Dombeya rotundifolia

Wild pear


Dikbas or drolpeer (afr); Wild pear (eng); Mohlabaphala (N.sotho); Mtubane (Tswane); Mulanga (Venda); nsihaphukuma (Tsonga); iNhliziyonkhulu (Zulu)


Derivation of name and historical aspects

The name Dombeya was given in honour of Joseph Dombey (1742 – 1793), a French botanist who worked in Peru and Chile. Rotundifolia refers to the round leaves of this species.

This lovely tree gets its English common name, wild pear, from the masses of white blooms which appear before the leaves in early spring. It bears a resemblance to a true pear (Pyrus communis) in full flower. However, it is no relation of the pear tree, which is in the Rose family (Roseaceae) like the peach and apricot.

The Zulu name iNhliziyonkhulu, translates to “the great heart”.

Plant parts used

The bark is mainly used but sometimes the wood or the roots.

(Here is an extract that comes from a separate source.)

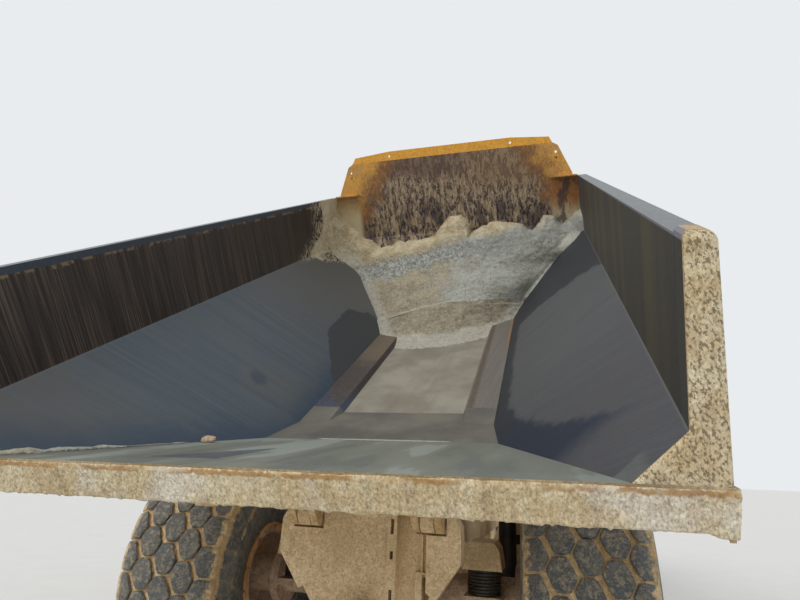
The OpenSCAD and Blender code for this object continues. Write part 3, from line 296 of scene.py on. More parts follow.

Medicinal Uses / Ethnopharmacological uses

Infusions are used orally or as enemas to treat internal ulcers but also for haemorrhoids, diarhhoea and stomach problems. It is claimed to be effective against nausea in pregnant women. Decoctions of the bark are occasionally used in delayed labor, to hasten the onset of the process. It is also used for chest complaints.

Health benefits


Gauteng, KwaZulu-Natal, Limpopo, Mpumalanga, North West. Not endemic to South Africa. Dombeya rotundifolia grows in woodland, wooded grassland and rocky mountain slopes from KwaZulu-Natal northwards to Ethiopia.



Botanical Description

The wild pear is a lovely garden specimen, and the spectacular show of scented flowers is a herald of spring. It has a single stem and a somewhat rounded crown. It is both frost and drought resistant. The flowers appear from July to September, the earlier flowering taking place in the warmer northern areas.

Like other Dombeya species, the flowers remain on the tree until after the fruit capsules have formed in the centre of each flower. The petals turn brown and become dry and light. Once the fruit is ripe and falls from the tree, the petals act as wings and float it away. The flowers are produced in masses in spring (before the leaves appear).

This is a deciduous, very fast-growing tree, 1 – 1.5 m per year. It may reach up to 10 m in height but is usually between 3 and 6 m. The bark is dark brown, very rough and corky on mature trees. It forms a protective, fire-resistant layer around the trunk. The large, leathery leaves are almost round and are covered with the minute star-like hairs which are a characteristic of Dombeya.

The tree has become a popular garden subject. The dried flowers of the wild pear can be used in flower arranging. This is a good wildlife garden tree as it attracts bees and butterflies. It is a larval food plant for the Ragged Skipper (Caprona pillaana) butterfly. The wild pear is also reportedly a good bonsai specimen, which develops the corky bark and reduced leaf size after 2 – 3 years.

Uses: Dombeya rotundifolia has many traditional uses. Strong rope fibre is made from the bark, and the plant is used medicinally for various purposes, including a love potion made from the flowers. It is a useful tree on farms and nature reserves, as game and stock browse from it. The wood is termite-resistant and often used as fence posts. Bee farmers also appreciate the tree for the large amounts of nectar and pollen which it produces.

Preparation and Dosage

Infusions or decoctions of the bark (rarely the roots) are taken orally or injected as enemas, sometimes mixed with other ingredients. The powdered root may be burnt and the smoke inhaled, after which the powder is used as snuff. The bark may be chewed.

Active Ingredients

There appears to be limited published information on the chemical composition of Dombeya species. A preliminary screening indicates the presence of tannins, saponins and cardiac glycosides. Other well-known members of the family (Cola and Theobroma species) contain pharmaceutically important purine bases, such as caffeine but these alkaloids have not yet een found in Dombeya species. Antibacterial compounds were isolated and identified as fatty acids, including palmitic, myristic, lauric and stearic acids.

Pharmacological Effects

Extracts showed modest antibacterial activity but pronounced anti-inflammatory activity.